My mama-heart was pierced. I sent my husband a postcard featuring a photo of Otto Frank, Anne’s dad, when he went back to the Secret Annex after… well, after everything was done. We stood in the kitchen the day that postcard arrived, trying to wrap our minds around what it is like to know that your children’s lives are in danger and knowing that you are pretty much powerless to protect them, yet you try with everything in you to do it nevertheless.
 
This quote from Anne Frank is on a poster in the office where two of my sons receive mental health services, so I see it regularly. I have also taped a photo of her up in my kitchen. I want her example to be before me. I want to raise children who have the strength of character that would enable them to go into hiding for two years and maintain their sense of hope. I don’t want to forget her spirit or her example of courage.
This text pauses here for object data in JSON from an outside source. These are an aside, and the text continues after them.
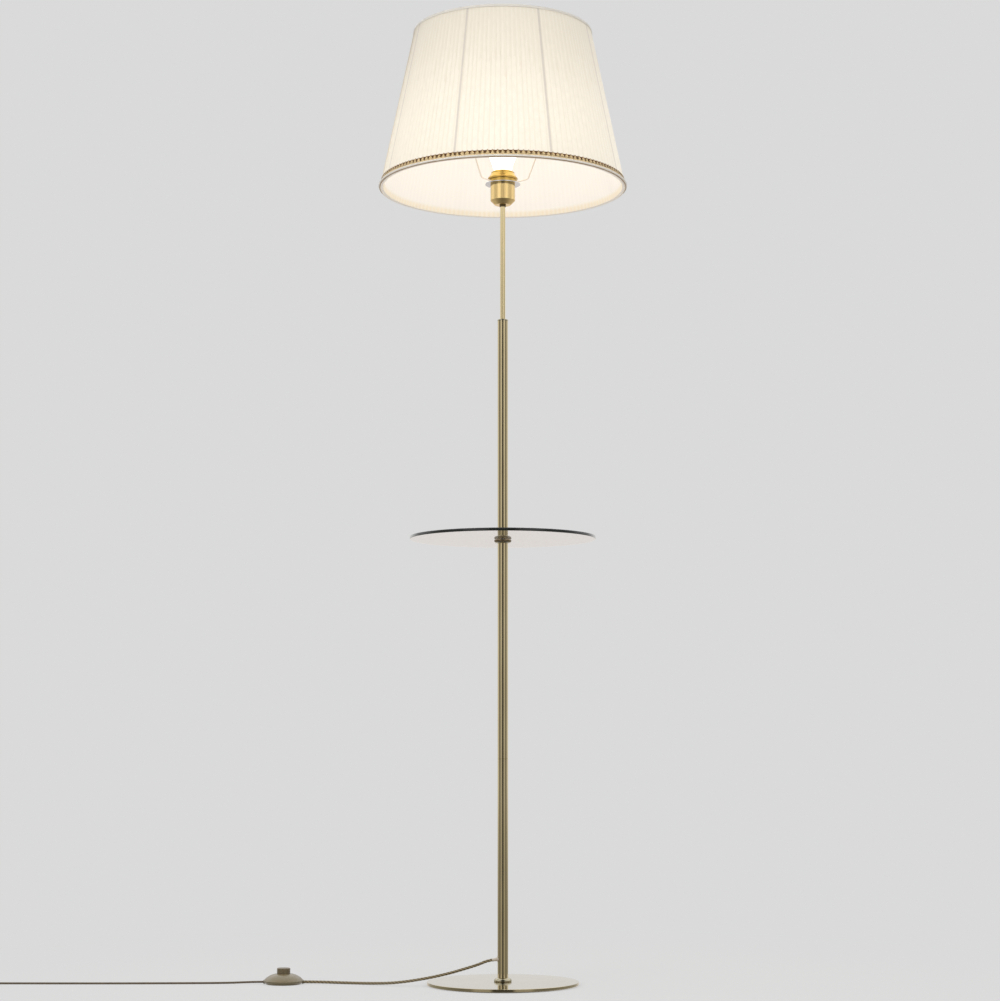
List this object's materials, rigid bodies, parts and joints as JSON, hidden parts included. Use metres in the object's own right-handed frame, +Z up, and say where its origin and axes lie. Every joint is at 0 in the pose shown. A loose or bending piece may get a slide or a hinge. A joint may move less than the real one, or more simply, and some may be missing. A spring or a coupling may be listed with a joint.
{
  "type": "floor lamp with table",
  "caption": "Slender brass stem on a round base with a round glass table half way up, a pleated tapered shade, and a foot switch on its lead.",
  "frame": {"origin": "on the floor under the centre of the round base", "axes": "+Z up along the stem; -X towards the lead and the foot switch; -Y towards the viewer of the picture"},
  "size_m": [1.0725, 0.4076, 1.5479],
  "materials": {
    "polished_plate": "brushed and polished, lacquered",
    "felt": "thin felt",
    "zinc_steel": "zinc plated",
    "antique_brass": "patinated, brushed along the tube",
    "dark_brass": "dark patina",
    "golden_brass": "satin brass",
    "raw_brass": "turned",
    "cable_sheath": "smooth PVC",
    "twisted_lead": "two twisted strands",
    "clear_glass": "clear float glass, ground edge",
    "clear_plastic": "milky",
    "holder_plastic": "moulded",
    "gland_plastic": "translucent moulded",
    "plug_plastic": "moulded",
    "nickel": "nickel plated",
    "khaki_plastic": "satin moulded",
    "silver_steel": "zinc plated",
    "white_wire": "white coated wire",
    "pleated_cloth": "finely pleated cloth",
    "lining_cloth": "thin lining cloth",
    "braid": "woven scallop braid",
    "satin_cord": "satin piping",
    "brown_tape": "woven tape",
    "hem_cloth": "bound hem",
    "frosted_bulb": "frosted"
  },
  "bodies": {
    "stand": {"base_plate": "polished_plate", "base_pad": "felt", "base_screw": "zinc_steel", "base_collar": "antique_brass", "lower_tube_plug": "raw_brass", "lower_tube": "antique_brass", "tube_coupling": "raw_brass", "middle_tube": "antique_brass", "middle_tube_insert": "raw_brass", "table_nipple": "zinc_steel", "upper_tube_insert": "raw_brass", "upper_tube": "antique_brass", "tube_cap": "antique_brass", "rod": "antique_brass", "stem_cable": "cable_sheath", "glass_top": "clear_glass", "glass_bush": "clear_plastic", "table_washers": "clear_plastic", "table_collar_lower": "antique_brass", "table_collar_upper": "antique_brass", "rod_nut": "dark_brass", "rod_locknut": "zinc_steel", "holder_cup": "golden_brass", "holder_body": "holder_plastic", "holder_screw_shell": "raw_brass", "holder_contact": "raw_brass", "cord_gland": "gland_plastic", "lamp_lead": "twisted_lead", "plug_lead": "cable_sheath", "lead_coil": "cable_sheath", "lead_tail": "cable_sheath", "plug_body": "plug_plastic", "plug_pins": "nickel", "switch_base": "khaki_plastic", "switch_cover": "khaki_plastic", "switch_screws": "zinc_steel", "switch_mechanism": "holder_plastic", "switch_spring": "zinc_steel"},
    "shade": {"shade_fitter_ring": "silver_steel", "shade_arms": "white_wire", "shade_top_ring": "white_wire", "shade_bottom_ring": "white_wire", "shade_ribs": "white_wire", "shade_fabric": "pleated_cloth", "shade_lining": "lining_cloth", "shade_trim": "braid", "shade_piping": "satin_cord", "shade_hem_tape": "brown_tape", "shade_top_hem": "hem_cloth"},
    "ring_nut": {"shade_nut": "golden_brass"},
    "bulb": {"bulb_cap": "nickel", "bulb_insulator": "holder_plastic", "bulb_contact": "raw_brass", "bulb_glass": "frosted_bulb"},
    "foot_button": {"switch_button": "khaki_plastic"}
  },
  "joints": [
    {"name": "shade_turn", "type": "hinge", "parent": "stand", "child": "shade", "pos_m": [0, 0, 1.2914], "axis": [0, 0, 1], "continuous": true},
    {"name": "ring_nut_turn", "type": "hinge", "parent": "stand", "child": "ring_nut", "pos_m": [0, 0, 1.2925], "axis": [0, 0, 1], "range_deg": [0, 1080]},
    {"name": "bulb_turn", "type": "hinge", "parent": "stand", "child": "bulb", "pos_m": [0, 0, 1.285], "axis": [0, 0, 1], "range_deg": [0, 900]},
    {"name": "foot_button_press", "type": "slide", "parent": "stand", "child": "foot_button", "axis": [0, 0, -1], "range_m": [0, 0.004], "stiffness_N_per_m": 900, "springref_m": -0.004, "deforming": ["switch_spring"]}
  ]
}
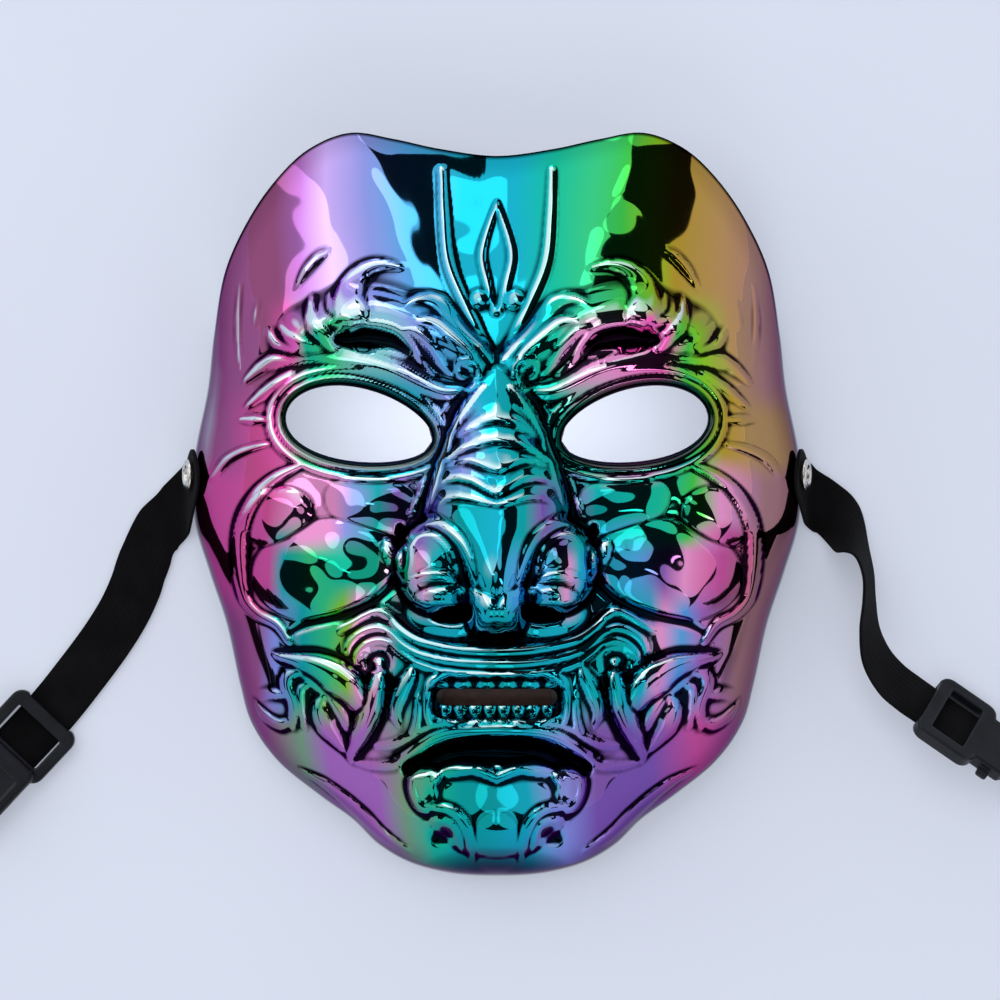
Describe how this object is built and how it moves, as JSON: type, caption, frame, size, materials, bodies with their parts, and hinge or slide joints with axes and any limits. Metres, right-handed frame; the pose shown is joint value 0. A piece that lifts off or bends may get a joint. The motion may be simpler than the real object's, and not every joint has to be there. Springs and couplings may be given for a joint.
{
  "type": "face mask",
  "caption": "Full-face warrior mask in plated plastic: carved brows, broad nose, tusks and open eyes, with a black elastic band ending in a side-release buckle.",
  "frame": {"origin": "middle of the bounding box at the floor, under the mask that lies face up on its rim", "axes": "+X across the face to the viewer's right, +Y to the forehead, +Z out of the face"},
  "size_m": [0.3685, 0.2399, 0.0831],
  "materials": {
    "shell": "mirror plating with an iridescent tint",
    "backing": "dull",
    "rivet": "polished",
    "band": "woven elastic",
    "buckle": "satin"
  },
  "bodies": {
    "root": {"mask_shell": "shell", "mouth_backing": "backing", "rivet_left": "rivet", "rivet_right": "rivet", "strap_left": "band", "strap_right": "band", "buckle_left": "buckle", "buckle_right": "buckle"}
  },
  "joints": []
}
And I know there are many others like her—children who are improving their world through their courage and depth of character in the face of devastating circumstances. I know there are, because I have met them. I’m a foster parent.
 
“How wonderful it is that nobody need wait a single moment before starting to improve the world.”
 
How wonderful, indeed!
 
Every day we have the opportunity to improve the world around us, whether it’s in how we treat others, or picking up garbage from the playground or the street, offering to help a stranger in need, or—yes—opening our homes to a child or children who are in traumatic times of transition—perhaps even giving the gift of a forever family, if their original family is not an option for them anymore.
 
Adoption through foster care is not something special people do. Sainthood is not required in order to be an adoptive parent. If it were, there would not be a single one. We are all flawed humans who fail our children on occasion, but who want to be part of the painful yet beautiful thing that is adoption. We recognize that no child deserves to be a ward of the state, floating around between families. A willingness to be hospitable, to be inconvenienced, to be consistent and available and present is pretty much the crux of it. You don’t need a big house or a minivan. You don’t need a spouse or a house (an apartment will do!). You just need to be willing.
 
If it’s something you’ve considered, may I echo Anne Frank’s sentiment and nudge you with the reminder that “nobody need wait a single moment before starting to improve the world?” You’ve been thinking of it—you’ve considered it—you think maybe someday you’ll open your home to a child who is between permanent homes at the moment.
 
How about not waiting another single moment? How about getting that ball rolling tonight?